Go into the app on your mobile, select the button below to turn on ‘quiet hours’ and then set your time slot. Mine is about 6pm to 7am. Think about when you want the app to be quiet, and also set quiet days if you work part-time or even just the weekend. Don’t let work interrupt your life if not required.

 Reply with a meeting
This feature I think is under-utilised and could save back and forth at times.
Think about the emails you get that are steps in communication that could be reduced. Even the odd email that just says ‘thanks’.
Something I picked up from a Cal Newport book last year which was along the lines of replying to advance things and be effective rather than replying for the sake of it. His words may be to that effect or similar, but a key thing I took was instaed of replying with something like “are you free this week to discuss?”, or “would you like to catchup to review”, be more bold and just book something in by replying with a meeting and the person/ people can request a shift if need be. Safe some time.
What is the ‘how’ for this?
Have a look at the quick video to see how in Outlook you can easily reply with a meeting in response to email.
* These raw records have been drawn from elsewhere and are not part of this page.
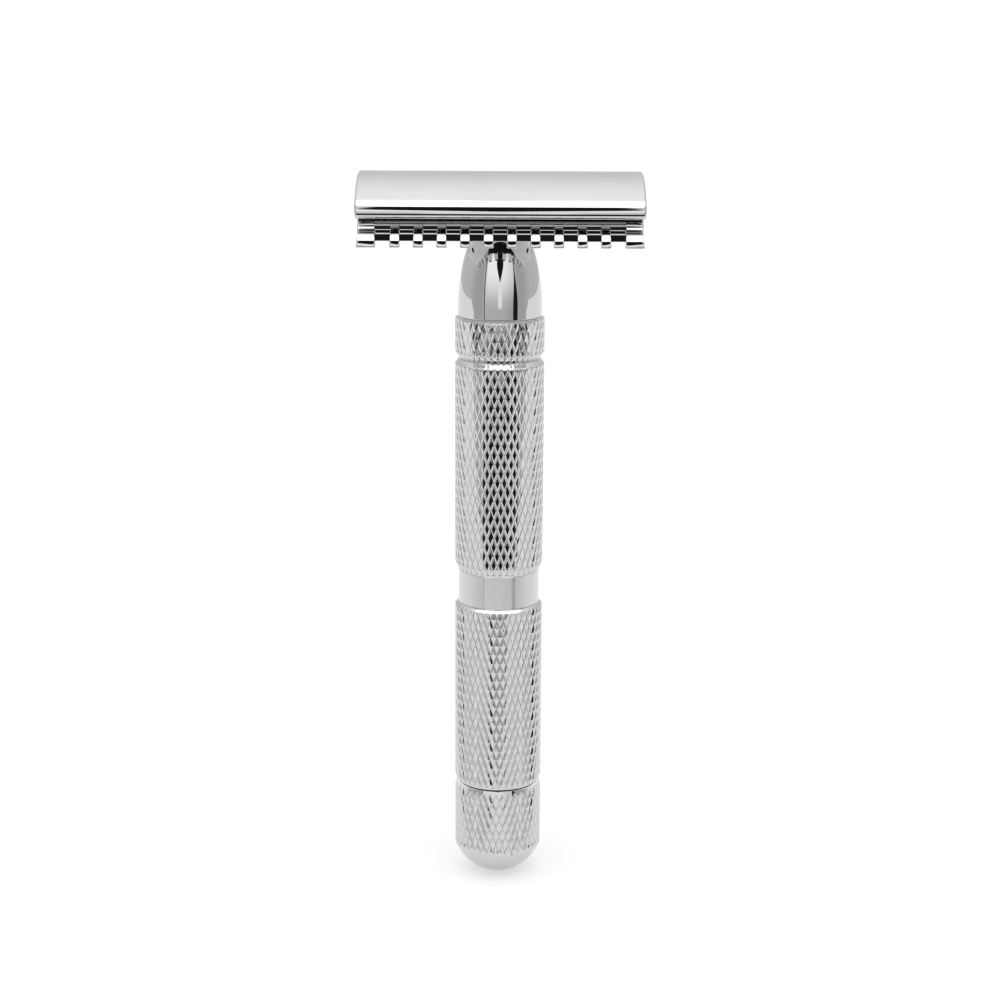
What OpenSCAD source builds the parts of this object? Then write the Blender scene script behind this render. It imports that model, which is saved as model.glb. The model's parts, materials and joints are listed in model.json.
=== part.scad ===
// Open-comb double-edge safety razor with a twist knob at the foot of its handle.
// Turning the knob turns a spindle inside the handle. The threaded socket on top of the spindle
// draws the cap's stud down, which bends the blade over the comb plate and clamps it.
// Units are millimetres. +Z runs up the handle to the head, +X runs along the blade's edges.
// The origin is on the handle's axis, at the foot of the lower barrel's full diameter.

/* [Cap] */
// Length of the cap along the blade's edges
cap_length = 43.6; // [43.4:0.1:45]
// Distance between the fronts of the cap's two lips
cap_width = 20.64; // [20.4:0.02:20.8]
// Height of the crown above the lips' undersides
cap_height = 6.45; // [6.4:0.05:6.6]
// Radius of the upper curve of each lip
lip_radius = 2.6; // [2.5:0.05:2.7]
// Radius of the lower edge of each lip
lip_edge_radius = 0.95; // [0.8:0.05:1]

/* [Blade] */
// Overall length of the blade, tabs included
blade_length = 43; // [42.6:0.1:43.2]
// Width of the blade measured along its bend
blade_width = 22; // [21.8:0.1:22.2]
// Thickness of the blade
blade_thickness = 0.1; // [0.1:0.01:0.15]
// Length of each cutting edge
edge_length = 37.4; // [36:0.2:38]
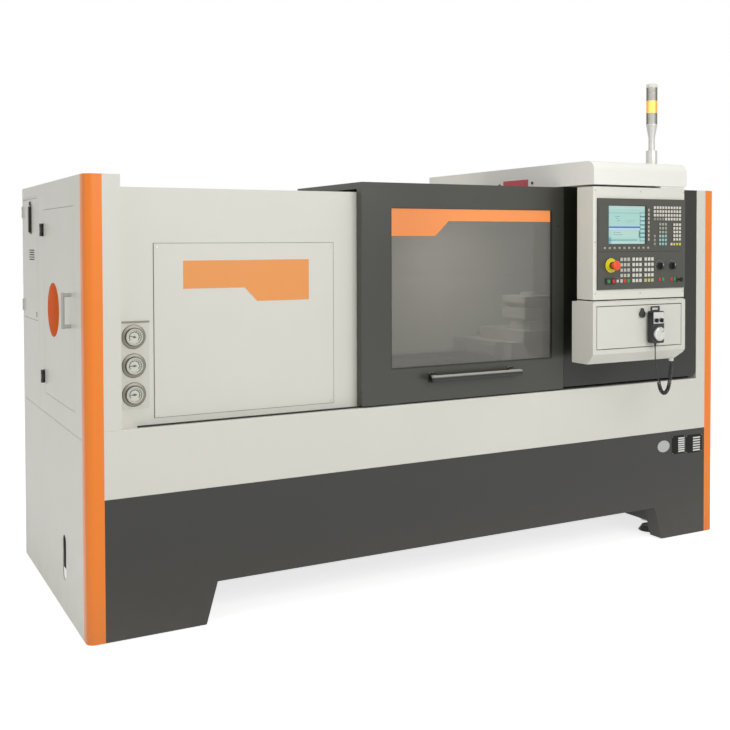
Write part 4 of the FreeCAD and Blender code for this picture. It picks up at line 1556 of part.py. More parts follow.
def faceted_tube(points, radius, sides):
    """An unbroken tube of flat faces whose joints are mitred."""
    steps = [(b - a).normalize() for a, b in zip(points, points[1:])]
    across = steps[0].cross(Vector(0, 1, 0.3)).normalize()
    up = steps[0].cross(across)
    ring = []
    for index in range(sides):
        angle = 2 * math.pi * index / sides
        ring.append(points[0] + across * (radius * math.cos(angle)) + up * (radius * math.sin(angle)))
    rings = [ring]
    for index, step in enumerate(steps):
        corner = points[index + 1]
        following = steps[index + 1] if index + 1 < len(steps) else step
        normal = (step + following).normalize()
        moved = []
        for point in rings[-1]:
            moved.append(point + step * ((corner - point).dot(normal) / step.dot(normal)))
        rings.append(moved)
    faces = [Part.Face(Part.makePolygon(rings[0] + rings[0][:1])),
             Part.Face(Part.makePolygon(rings[-1] + rings[-1][:1]))]
    for low, high in zip(rings, rings[1:]):
        for index in range(sides):
            following = (index + 1) % sides
            corners = [low[index], low[following], high[following], high[index], low[index]]
            faces.append(Part.Face(Part.makePolygon(corners)))
    shell = Part.Shell(faces)
    shell.sewShape()
    solid = Part.Solid(shell)
    if solid.Volume < 0:
        solid.reverse()
    return solid


def tube_path(corners):
    """Straight runs joined by tangent arcs, each as large as its two runs allow."""
    edges = []
    radii = []
    last = corners[0]
    for before, corner, after in zip(corners, corners[1:], corners[2:]):
        back = (before - corner).normalize()
        ahead = (after - corner).normalize()
        shorter = min((before - corner).Length, (after - corner).Length)
        half_turn = (math.pi - back.getAngle(ahead)) / 2
        radius = 0.45 * shorter / math.tan(half_turn)
        radii.append(radius)
        start = corner + back * (0.45 * shorter)
        end = corner + ahead * (0.45 * shorter)
        bisector = (back + ahead).normalize()
        middle = corner + bisector * (radius / math.cos(half_turn) - radius)
        edges.append(Part.LineSegment(last, start).toShape())
        edges.append(Part.Arc(start, middle, end).toShape())
        last = end
    edges.append(Part.LineSegment(last, corners[-1]).toShape())
    return Part.Wire(edges), radii


def cord_joint():
    """Where the straight wire turns into the curls, one wire before the first curl."""
    first = hung(CURL_ROUTE)[0]
    return first - (first - hung(LEAD_ROUTE)[-1]).normalize() * CORD_WIRE


def cord_lead():
    """The straight-hanging wire between the pendant and the curls."""
    corners = hung(LEAD_ROUTE) + [cord_joint()]
    path, radii = tube_path(corners)
    start = corners[0]
    run = (corners[1] - start).normalize()
    section = Part.Wire(Part.makeCircle(CORD_WIRE / 2, start, run))
    tube = path.makePipeShell([section], True, False)
    wanted = math.pi * (CORD_WIRE / 2) ** 2 * path.Length
    print("cord lead radii", [round(radius, 1) for radius in radii])
    print(f"cord lead volume {tube.Volume:.1f}, section times length {wanted:.1f}")
    return tube


def cord_curl():
    """The curly part of the cord: one tube that winds round the hanging loop."""
    count = CURL_COUNT * CURL_SIDES
    travel = [0.0]
    for index in range(count):
        from_end = min(index, count - 1 - index) / CURL_SIDES
        travel.append(travel[-1] + 1 + CURL_EASE * max(0.0, 1 - from_end))
    middle, length = smooth_points(CURL_ROUTE, [share / travel[-1] for share in travel])
    steps = [(b - a).normalize() for a, b in zip(middle, middle[1:])]
    steps.append(steps[-1])
    side = steps[0].cross(Vector(0, 1, 0)).normalize()
    points = [cord_joint()]
    for index, centre in enumerate(middle):
        side = (side - steps[index] * side.dot(steps[index])).normalize()
        other = steps[index].cross(side)
        angle = 2 * math.pi * index / CURL_SIDES
        reach = (CURL_OUTER - CORD_WIRE) / 2 * min(1.0, index / CURL_SIDES, (count - index) / CURL_SIDES)
        points.append(centre + (side * math.cos(angle) + other * math.sin(angle)) * reach)
    last = hung(CURL_ROUTE)[-1]
    points.append(Vector(last.x, last.y, STORE_BOTTOM - GLAND_LENGTH))
    least = min((points[a] - points[b]).Length for a in range(len(points))
                for b in range(a + CURL_SIDES // 2 + 1, min(a + 3 * CURL_SIDES, len(points))))
    print(f"curl axis length {length:.1f}, least gap to itself {least - CORD_WIRE:.2f}")
    return faceted_tube(points, CORD_WIRE / 2, 6)


# ---------------------------------------------------------------- write every piece
save("machine_base", fused([machine_base()] + foot_lugs()))
save("levelling_feet", levelling_feet())
save("bed", bed())
save("headstock", headstock())
save("coolant_tank", coolant_tank())
save("front_apron", front_apron())
save("front_band", front_band())
save("headstock_guard", headstock_guard())
save("service_cover", service_cover())
save("pressure_gauges", pressure_gauges())
save("corner_strips", corner_strips())
save("side_panels", side_panels())
save("fixed_panel", fixed_panel())
save("rear_panels", rear_panels())
save("electrical_cabinet", electrical_cabinet())
save("drive_rack", drive_rack())
save("control_arm", control_arm())
save("signal_tower", signal_tower())
save("door_rails", door_rails())
save("drive_motors", drive_motors())
save("drive_belt", drive_belt())
for index, z in enumerate(GAUGE_HEIGHTS):
    save(f"gauge_needle_{index + 1}", gauge_needle(z, NEEDLE_RESTS[index]))
save("sliding_door", sliding_door())
save("door_window", door_window())
save("door_handle", door_handle())
save("side_door", side_door())
save("cabinet_door", cabinet_door())
save("cabinet_latch", cabinet_latch())
save("control_box", control_box())
save("display_unit", display_unit())
save("machine_panel", machine_panel())
save("estop_button", estop_button())
save("spindle_override", override_knob(KNOB_XS[0]))
save("feed_override", override_knob(KNOB_XS[1]))
save("on_button", push_button(ROUND_BUTTONS[0]))
save("off_button", push_button(ROUND_BUTTONS[1]))
save("key_switch", key_switch())
save("storage_box", storage_box())
save("storage_flap", storage_flap())
save("flap_lock", flap_lock())
save("pendant", pendant())
save("pendant_wheel", pendant_wheel())
save("axis_knob", pendant_knob(PENDANT_KNOBS[0]))
save("step_knob", pendant_knob(PENDANT_KNOBS[1]))
save("cord_lead", cord_lead())
save("cord_curl", cord_curl())
save("spindle", spindle())
save("motor_pulley", motor_pulley())
save("chuck", chuck())
for turn in range(3):
    save(f"chuck_jaw_{turn + 1}", chuck_jaw(turn))
save("carriage", carriage())
save("cross_slide", cross_slide())
save("turret_head", turret_head())
save("tailstock", tailstock())
save("quill", quill())
save("feed_screw", feed_screw())
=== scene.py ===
# %% [markdown]
# # A turning lathe in its sheet-metal enclosure
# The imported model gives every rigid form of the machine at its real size. This lesson loads it, sets the
# camera and the light, and then dresses it: paint, glass, steel, rubber, and the small pieces that a maker
# would stick, screw or print on the sheets.

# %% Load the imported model
import json
import math
import bmesh
import bpy
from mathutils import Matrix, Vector


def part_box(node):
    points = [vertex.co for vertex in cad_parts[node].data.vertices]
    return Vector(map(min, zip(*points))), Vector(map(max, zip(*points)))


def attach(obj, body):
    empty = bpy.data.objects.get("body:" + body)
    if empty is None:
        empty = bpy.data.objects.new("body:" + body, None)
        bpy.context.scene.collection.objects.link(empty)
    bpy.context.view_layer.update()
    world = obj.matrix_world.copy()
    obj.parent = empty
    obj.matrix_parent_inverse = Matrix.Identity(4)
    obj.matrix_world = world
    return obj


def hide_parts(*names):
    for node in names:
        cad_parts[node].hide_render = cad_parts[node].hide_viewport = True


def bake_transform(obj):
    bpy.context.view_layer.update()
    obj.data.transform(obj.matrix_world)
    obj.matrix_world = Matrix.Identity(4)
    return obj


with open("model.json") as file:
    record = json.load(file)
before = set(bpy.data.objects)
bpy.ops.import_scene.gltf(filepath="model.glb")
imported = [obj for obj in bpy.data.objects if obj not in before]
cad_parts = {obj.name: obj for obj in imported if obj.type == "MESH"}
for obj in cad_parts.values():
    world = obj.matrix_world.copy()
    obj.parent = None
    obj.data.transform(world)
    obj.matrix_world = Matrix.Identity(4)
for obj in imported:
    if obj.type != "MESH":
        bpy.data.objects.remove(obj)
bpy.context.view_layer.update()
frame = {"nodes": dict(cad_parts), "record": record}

nodes = frame["nodes"]

# %% [markdown]
# The machine's drawing counts millimetres from its left front lower corner, and the model counts metres from
# the middle of its outline. One small function carries a drawing point over, so all numbers below can be
# read straight off the drawing.

# %% From drawing to model
DRAWING_MIDDLE = (1433.25, 443.5)
MM = 0.001


def at(x, y, z):
    """A point of the drawing, in millimetres, as a point of the model, in metres."""
    return Vector(((x - DRAWING_MIDDLE[0]) * MM, (y - DRAWING_MIDDLE[1]) * MM, z * MM))


def drawing_point(corner):
    """A point of the model, in metres, as a point of the drawing, in millimetres."""
    return (corner.x / MM + DRAWING_MIDDLE[0], corner.y / MM + DRAWING_MIDDLE[1], corner.z / MM)


print("left front lower corner of the machine:", tuple(round(v, 3) for v in at(0, 0, 0)))

# %% [markdown]
# ## Camera
# The picture was taken with an ordinary lens from the left front, a little above chest height. The horizon
# sits above the picture's middle, which a shifted lens gives without tilting the upright edges.

# %% Camera
camera_data = bpy.data.cameras.new("camera")
camera_data.lens = 50.0
camera_data.sensor_width = 36.0
camera_data.shift_y = -0.1356
camera = bpy.data.objects.new("camera", camera_data)
camera.location = at(-758, -3403, 1361)
camera.rotation_euler = (math.radians(90 - 1.44), math.radians(0.16), math.radians(-28.05))
bpy.context.scene.collection.objects.link(camera)
bpy.context.scene.camera = camera
bpy.context.scene.view_settings.view_transform = "Standard"
print("camera stands at", tuple(round(v, 2) for v in camera.location))

# %% [markdown]
# ## Plain helpers
# Most pieces are small meshes: a plate cut from sheet, or a form turned on a lathe. Each helper writes its
# points where the piece really is, so the object itself stays at the origin and patterns never slide.

# %% Helpers that make meshes
def new_object(name, mesh, material):
    """An object for a finished mesh, with one material."""
    piece = bpy.data.objects.new(name, mesh)
    bpy.context.scene.collection.objects.link(piece)
    if material is not None:
        mesh.materials.clear()
        mesh.materials.append(material)
    return piece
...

Working more easily across multiple tenants
Are you a guest in a Team for another organisation?
This is becoming more common. It is not something I would have suggested training on a year ago as I wasn’t seeing a need for people to understand the concept of tenant switching, working as a guest as many organisations were not ready for this detail yet. Now that 2020 drove so many organisations further into their use of Microsoft Teams, there has been a massive increase in collaboration across organisations. Many people are becoming comfortable with being a guest and switching to another environment as part of a project or to communicate.
If you have switched tenants, one thing you may have noticed is you are then no active in your organisation. Some people have had the odd slip up where, mid call or meeting, they have tenant switched to check something and disconnected from the call. They didn’t realise by tenant switching they are disconnecting from the work platform. It is something I have been asked a lot lately.
So a simple way to get people more comfortable with working across multiple tenants – keep the full client, or fully installed Microsoft Teams App always in their home tenant, or organisation platform. Then, log in to and open Microsoft Teams in the browser and tenant switch here back and forth as much as they like while still remaining in the company platform, on calls and remaining active.

Exiting a tenant when you no longer need to be a guest
As I mentioned earlier, there is an increase now in the number of staff who are ‘guests’ in other tenants. This works really well, but when the project or engagement is over, most organisations don’t have an ‘off-boarding’ process at times to remove you from that Team and tenant. I personally had about 15 tenants in my drop-down recently and was frustrated with the number of options. Just my inner control-freak I guess! Actually, it also was annoying because I would get notifications, go in and find the alerts are no longer relevant and wasted my time.
I wont dive into the instructions on how to exit a tenant, but will place the link here to the fabulous instructions I followed from Matt Wade to help remedy the situation. I find it much nicer to just have the 4 tenants in my drop-down rather than unnecessary access.

Follow the steps and keep in mind it might take time for this to activate – you’ll still see them for a period and it will eventually update and be finalised.

Enjoy these tips and more to come as I engage across organisations and share how I support people through their technology journey.